Rimland himself would also be drawn into this unfortunate sport as years passed, but on that night in Ventura, with the Bartons and a handful of other area families gathered to hear him speak, Rimland was still living up to his saintly reputation, a defender of mothers and the lead architect of a better future for their kids. He urged parents there to organize, to agitate, to learn how to make demands. He talked them through the steps of organizing their own chapter of NSAC and
urged them not to take no for an answer. When they started to deal with the important issues—getting their children both treated and educated, which NSAC argued were usually one and the same thing—they needed to push back against the authorities.
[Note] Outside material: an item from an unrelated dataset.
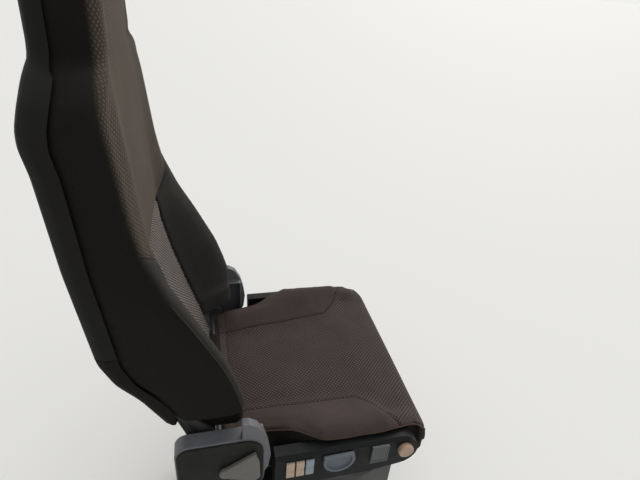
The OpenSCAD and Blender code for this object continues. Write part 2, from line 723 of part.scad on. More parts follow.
function bolster_edge(x) = bolster_top + bolster_slope * (abs(x) - insert_w / 2);
module back_bolster_right() {
    rows = [wing_low, step_z, step_z + 8, 616, 658, 712, 756, slant_z, 826, 852, bolster_top];
    steps = [0, 0.12, 0.3, 0.5, 0.7, 0.82, 0.9, 0.96, 1];
    function level(x, z) = z <= slant_z ? z
        : mix(slant_z, bolster_edge(x) - seam, (z - slant_z) / (bolster_top - slant_z));
    function place(s, z) = let (x = mix(insert_w / 2, back_w_at(z), s)) [x, level(x, z)];
    color("#20211f") mirror([1, 0, 0]) between(
        [for (s = steps) [for (z = rows) let (p = place(s, z)) [p[0], back_rear(p[0], p[1]) - frame_room, p[1]]]],
        [for (s = steps) [for (z = rows) let (p = place(s, z)) [p[0], back_front(p[0], p[1]), p[1]]]]);
}

module back_bolster_left() {
    driver_left() back_bolster_right();
}

module back_upper() {
    rows = [0, 0.15, 0.35, 0.55, 0.75, 0.84, 0.9, 0.96, 1];
    function low(x) = max(bolster_top, bolster_edge(x));
    function place(s, v) =
        let (x = s * back_w_at(mix(bolster_top + 60, head_z - seam, v))) [x, mix(low(x), head_z - seam, v)];
    steps = [-1, -0.97, -0.9, -0.75, -0.52, -0.25, 0, 0.25, 0.52, 0.75, 0.9, 0.97, 1];
    color("#5f564d") between(
        [for (s = steps) [for (v = rows) let (p = place(s, v)) [p[0], back_rear(p[0], p[1]) - frame_room, p[1]]]],
        [for (s = steps) [for (v = rows) let (p = place(s, v)) [p[0], back_front(p[0], p[1]), p[1]]]]);
}

module head_restraint() {
    rows = [head_z, head_z + 20, back_top - 75, back_top - 35, back_top - 19, back_top - 8, back_top];
    color("#62594f") between(
        [for (s = back_steps) [for (z = rows) let (x = s * back_w_at(z)) [x, max(back_rear(x, z) - 14, back_front(x, z) + 6), z]]],
        [for (s = back_steps) [for (z = rows) let (x = s * back_w_at(z)) [x, back_front(x, z), z]]]);
}

// Depth of the rear mouldings' rim at their long edges, by height: it closes most of the slot behind the pads
rim_depth = [[step_z + 8, shell_t], [620, 19], [head_z - 25, 19], [head_z - 6, 8]];
module rear_skin(rows) {
    rim = 0.97;
    steps = concat([-1, -rim, -0.955], [for (i = [2 : 10]) back_steps[i]], [0.955, rim, 1]);
    function depth(s, z) = abs(s) >= rim ? lookup(z, rim_depth) : shell_t;
    between(
        [for (s = steps) [for (z = rows) let (x = s * back_w_at(z)) [x, back_rear(x, z), z]]],
        [for (s = steps) [for (z = rows) let (x = s * back_w_at(z)) [x, back_rear(x, z) - depth(s, z), z]]]);
}

module back_shell() {
    color("#1b1c1d") rear_skin([shell_low, 850, 930, 1079, 1118, head_z - 65, head_z - 40, head_z - 25, head_z - 6,
        head_z + 20, back_top - 75, back_top - 35, back_top - 12, back_top]);
}

module back_lower_panel() {
    color("#131314") rear_skin([pad_low + 13, 545, step_z, step_z + 8, 620, 661, 707, 754, shell_low - 1]);
}

base_frame();
arm_pair_outer();
arm_pair_inner();
gaiter();
upper_frame();
slide_rails_lower();
slide_rails_upper();
seat_frame();
slide_handle();
recliner_bracket_right();
recliner_bracket_left();
fairing_right();
fairing_left();
switch_keys();
height_lever();
tilt_flap();
damper_knob();
recliner_cover_right();
recliner_cover_left();
recliner_disc_right();
recliner_disc_left();
recliner_lever();
tilt_frame();
cushion_pan();
cushion_insert();
cushion_bolster_right();
cushion_bolster_left();
back_frame();
back_insert();
back_bolster_right();
back_bolster_left();
back_upper();
head_restraint();
back_shell();
back_lower_panel();
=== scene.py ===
"""Looks of a bus driver's seat: sewn pads, moulded covers, controls, pressed steel and the folded gaiter.
Metres in Blender, millimetres in shape functions. Z is up, the seat faces -Y, the driver's right is -X."""

import bmesh
import bpy
import numpy as np
from mathutils import Matrix, Vector
from mathutils.bvhtree import BVHTree


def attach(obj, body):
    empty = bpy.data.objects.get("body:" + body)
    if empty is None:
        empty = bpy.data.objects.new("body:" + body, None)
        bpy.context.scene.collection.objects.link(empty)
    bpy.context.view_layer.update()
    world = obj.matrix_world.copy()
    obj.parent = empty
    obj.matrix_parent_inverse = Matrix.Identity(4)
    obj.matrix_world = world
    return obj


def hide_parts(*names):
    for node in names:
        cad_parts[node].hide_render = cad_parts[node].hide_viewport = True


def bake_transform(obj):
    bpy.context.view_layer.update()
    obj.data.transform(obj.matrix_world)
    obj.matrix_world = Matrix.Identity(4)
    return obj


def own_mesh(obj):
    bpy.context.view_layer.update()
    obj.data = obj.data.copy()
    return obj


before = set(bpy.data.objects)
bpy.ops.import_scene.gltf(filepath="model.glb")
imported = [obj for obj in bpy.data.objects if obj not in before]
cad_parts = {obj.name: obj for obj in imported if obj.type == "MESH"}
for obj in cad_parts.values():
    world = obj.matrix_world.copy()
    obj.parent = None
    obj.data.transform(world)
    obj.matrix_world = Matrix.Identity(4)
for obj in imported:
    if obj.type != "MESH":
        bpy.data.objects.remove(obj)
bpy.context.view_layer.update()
MM = 0.001

# sizes shared with the part, in millimetres
BASE_W, BASE_L = 330, 440
GAITER_LOW, GAITER_HIGH, GAITER_FOLDS, GAITER_STEP, GAITER_WALL, GAITER_CORNER = 43, 181, 5, 11, 2.3, 30
CUSHION_Z, CUSHION_W, BOLSTER_W, CUSHION_FRONT, CUSHION_REAR = 375, 468, 514, -290, 138
WING_UNDER, WING_START, LIP_UNDER = 495, -265, 425
EDGE_ROUND, FRONT_SEAM_Z = 20, 441
FAIRING_FACE, KNOB_Y, KNOB_Z = 271, -217, 459
BACK_W, INSERT_W, BACK_TOP, SHELL_T, FRAME_ROOM, HEAD_ROOM = 480, 250, 1375, 4, 26, 14
BOLSTER_TOP, BOLSTER_SLOPE, SLANT_Z, STEP_Z = 880, 0.7, 800, 585
HEAD_Z, PAD_LOW, WING_LOW, SHELL_LOW = 1205, 492, 534, 770
TUBE_Y, TUBE_Z = 166, 475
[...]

He encouraged them to bring pressure to bear on the schools and on state legislatures, not to mention on public opinion.
These were not born revolutionaries Rimland was addressing. They were middle-class Californians in their thirties or forties—people who had grown up trusting authority and its representatives—presidents, priests, school superintendents, bankers, doctors, and policemen—and decent, ordinary people usually did not put themselves in the position of challenging that authority.